Our relationship with the world is increasingly mediated by machines - watching what we do online and off, profiling our behaviour, choosing the content we see and interfering with our perception of reality.
Our behaviour is meticulously tracked and analysed by unseen computational forces. Our every click is being monitored; and a significant proportion of those clicks relate to pornography. Estimates suggest that up to 30% of internet traffic is pornography related - and that nearly 40% of that is driven by bots. Despite this, little attention has been paid to what the machines might be learning about this aspect of human activity.
These works consider how machines interpret our seeming obsession with the sexual activities of strangers.
It is a far-from-controversial assertion that much of the history of the created image (certainly to the mid-20th Century if not beyond) has also been that of the relationship between the creator and the subject and, specifically, the relationship between the artist (male) and the model (female) - a relationship which, amongst other narratives, explores the inherent (skewed) power dynamic that has existed between men and women for centuries.
This is particularly and uniquely true of (male-focused, heterosexual) pornography (one might argue, given the nature of the market for porn, the vast majority of that produced in the pre-internet era). The female model, the male photographer, and the unseen eye of the eventual consumer combining to create imagery packed with hidden, coded messages about gender and power relations through history.
For the human viewer, images of women produced by men can be understood through a variety of lenses of social, political, economic and sexual history; we know to read a work by considering the circumstances of its creation and treat it accordingly (or at least we like to to think we do).
Now, though, it is not only humans who can see and ‘understand’ images. Technology colloquially referred to as ‘Artificial Intelligence’ is enabling machines to ‘see’ - neural network arrays are capable of examining and interrogating a vast quantity of imagery, and to deriving their own interpretations of what is being ‘seen’. The source material, though, is what we choose to feed it - it will ‘learn’ from our teachings, and, like all algorithmic ‘learning’, this process magnifies, amplifies and distorts any flaws or quirks or oddities in the training data.
As algorithmic processing becomes more sophisticated and complex, and as more of it is refined and improved upon by the machines themselves, so we lose our ability to fully understand how inputs become outputs and how the ‘black box’ is ‘thinking’ - and where might that lead.
What do the machines see when they look at porn? What are we teaching them? What are they learning? And what does it teach us about what we have taught ourselves?
The Machine Gaze is an exhibition which explores the above questions through cutting edge technology, producing a body of work immediately recognisable and yet utterly alien, which provides a timely critique of what we’re teaching our machines, and how this might play out.
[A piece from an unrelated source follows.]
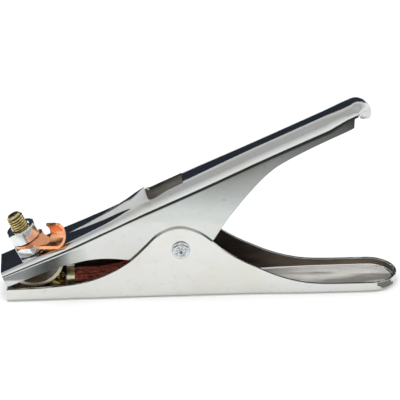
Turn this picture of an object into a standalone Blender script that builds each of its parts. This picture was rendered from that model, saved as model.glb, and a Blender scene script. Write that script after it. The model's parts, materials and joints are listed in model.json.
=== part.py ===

Utilising a number of machine learning techniques, including Generative Adversarial Networks, neural style transfer and Google ‘deep dream’, this collection presents machine re-interpretations of our hidden desires.
Featuring computer-generated artworks based on a corpus of pornography spanning printed magazines from the 1980s to user-generated clips uploaded to PornHub, Shardcore has created reframed Philip K Dick’s question - except rather than Electric Sheep, these 'androids' dreams are much fleshier in nature.